Any other projects in the works?
I am working on a design project with my friend and food writer, Colu Henry. I won’t say too much yet (Caftans!), but it’s new and exciting territory for both of us…
What’s your go-to outfit for a girls’ night out?
You mean girls’ night in? Jeans and a tee and a glass of wine!
What’s one of your beauty no-nos?
I wear very little makeup – mascara, some concealer and maybe some blush. People are always saying “do a lip,” but I was scared off lipstick early on when an old boss told me I looked “quite whorish” in it one morning. If that won’t do it, I don’t know what would!
Words of advice for future Boss Babes, specifically those looking to get into styling?
Styling is very much a collaboration — with the photographer, the hair and makeup, and often, with a client or designer.
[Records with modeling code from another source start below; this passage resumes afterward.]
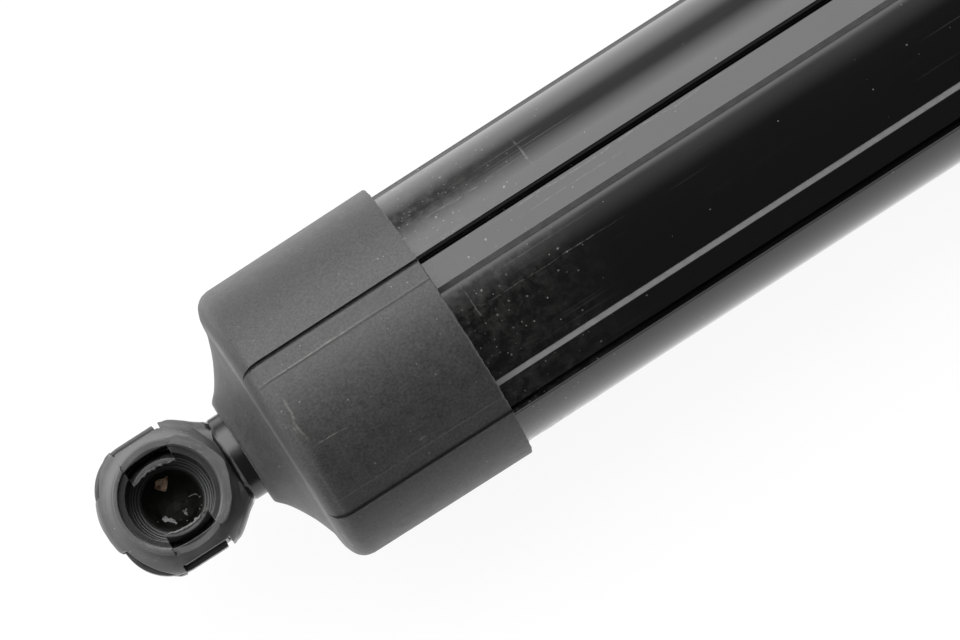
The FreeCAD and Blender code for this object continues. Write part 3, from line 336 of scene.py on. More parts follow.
def glossBlack(name, finish):
    # baked enamel over an extruded tube: clear gloss, broken up by rub marks and dust, with a painted
    # highlight along each crease
    material, nodes, shader = startMaterial(name)
    marks = placed(nodes, "rub", Threshold=finish["markThreshold"])["Marks"]
    nearBoot = nodes.ramp(nodes.axes()["X"], finish["dustyEnd"], finish["dustyStart"])
    share = nodes.ramp(nearBoot, 0.0, 1.0, finish["dustShare"], finish["dustyShare"])
    specks = placed(nodes, "dust", Scale=finish["dustScale"], Share=share, Size=finish["dustSize"])["Specks"]
    grain = placed(nodes, "grain", Scale=finish["peelScale"], Mottle=finish["hazeScale"])
    dusty = colour(finish["dustColour"])
    base = nodes.mix(nodes.times(marks, finish["marks"]), colour(finish["paint"]),
                     colour(finish["markColour"]))
    base = nodes.mix(nodes.times(specks, finish["dust"]), base, dusty)
    # a pale band along the low wall between land and flat, on the outer skin only: a painted highlight for
    # the bright crease line, broken up unevenly
    axes = nodes.axes()
    angle = nodes.times(nodes.math("ARCTAN2", nodes.times(axes["Y"], -1.0), axes["Z"]), 180 / math.pi)
    turned = nodes.math("FLOORED_MODULO", nodes.minus(angle, finish["roll"] - 90), 180.0)
    off = nodes.size(nodes.minus(turned, 90.0))
    start, end = finish["wall"]
    blur = finish["wallBlur"]
    wall = nodes.between(off, start - blur, start + blur, end - blur, end + blur)
    outer = nodes.math("GREATER_THAN", nodes.radius(axes["Y"], axes["Z"]), finish["skin"] * mm)
    uneven = nodes.ramp(nodes.noise(nodes.place(), 900.0, 3.0), 0.2, 0.6, 0.7, 1.0)
    paleCreaseBand = nodes.times(wall, outer, uneven)
    base = nodes.mix(paleCreaseBand, base, colour(finish["paleCreaseBand"]))
    # and smears lie near the boot
    cloudy = nodes.noise(nodes.place(), finish["smearScale"], 5.0, 0.75)
    smears = nodes.times(nearBoot, nodes.ramp(cloudy, *finish["smearRange"]))
    base = nodes.mix(nodes.times(smears, finish["smear"]), base, dusty)
    nodes.feed(shader.inputs["Base Color"], scuffed(nodes, base, finish))
    rough = nodes.ramp(grain["Mottle"], 0.3, 0.7, finish["roughness"], finish["haze"])
    rough = nodes.plus(rough, nodes.times(nodes.math("MAXIMUM", paleCreaseBand, smears), finish["dustDulls"]),
                       nodes.times(marks, finish["marksDull"]))
    nodes.feed(shader.inputs["Roughness"], rough)
    bumped(nodes, shader, grain["Height"], finish["peel"], finish["peelDepth"])
    return material


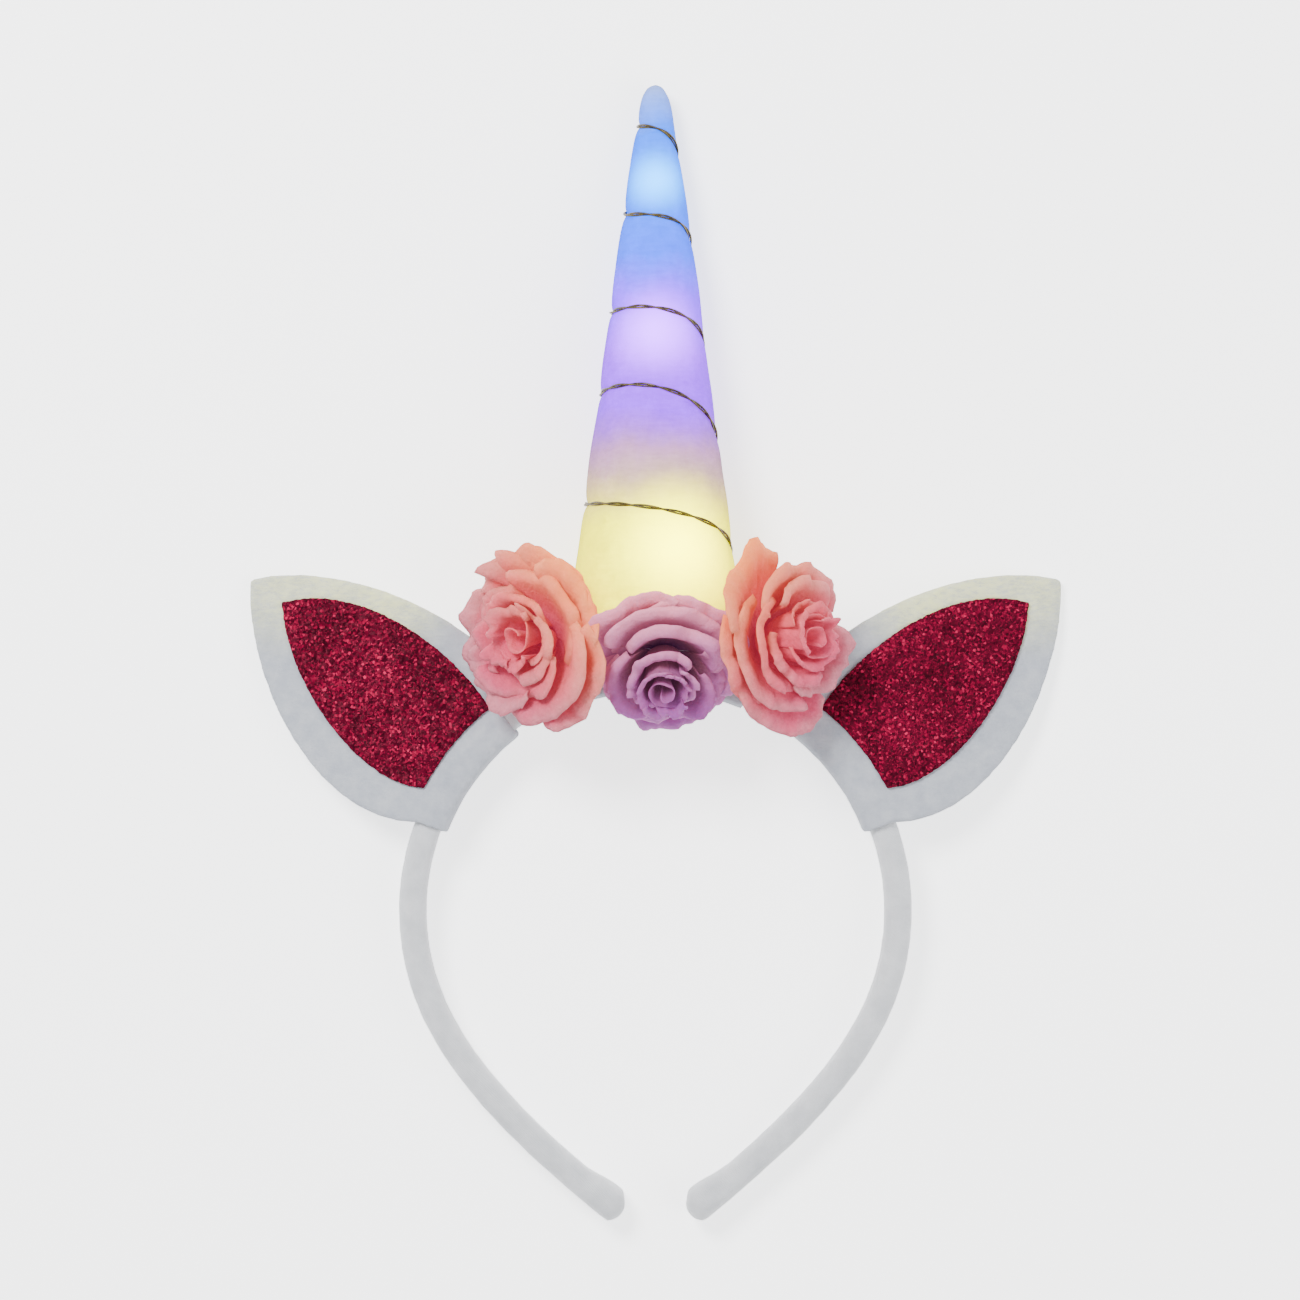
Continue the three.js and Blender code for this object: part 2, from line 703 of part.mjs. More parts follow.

I think that while it’s always very important to bring your point of view and vision to the table, it can be just as important to listen and discuss. Because there is so much visual stimulus and collaboration in styling and on shoots, I think every stylist (and everyone!) should find time alone to quiet out the noise and get re-inspired. I like to leave my cell phone at home sometimes and go on walks around the city to be alone with my thoughts and ideas. Also, always be polite, don’t be a diva. And, most importantly: Invest in a truly comfortable pair of sneakers. There is no place for heels while running around to pulls or standing on set for 10 hour days.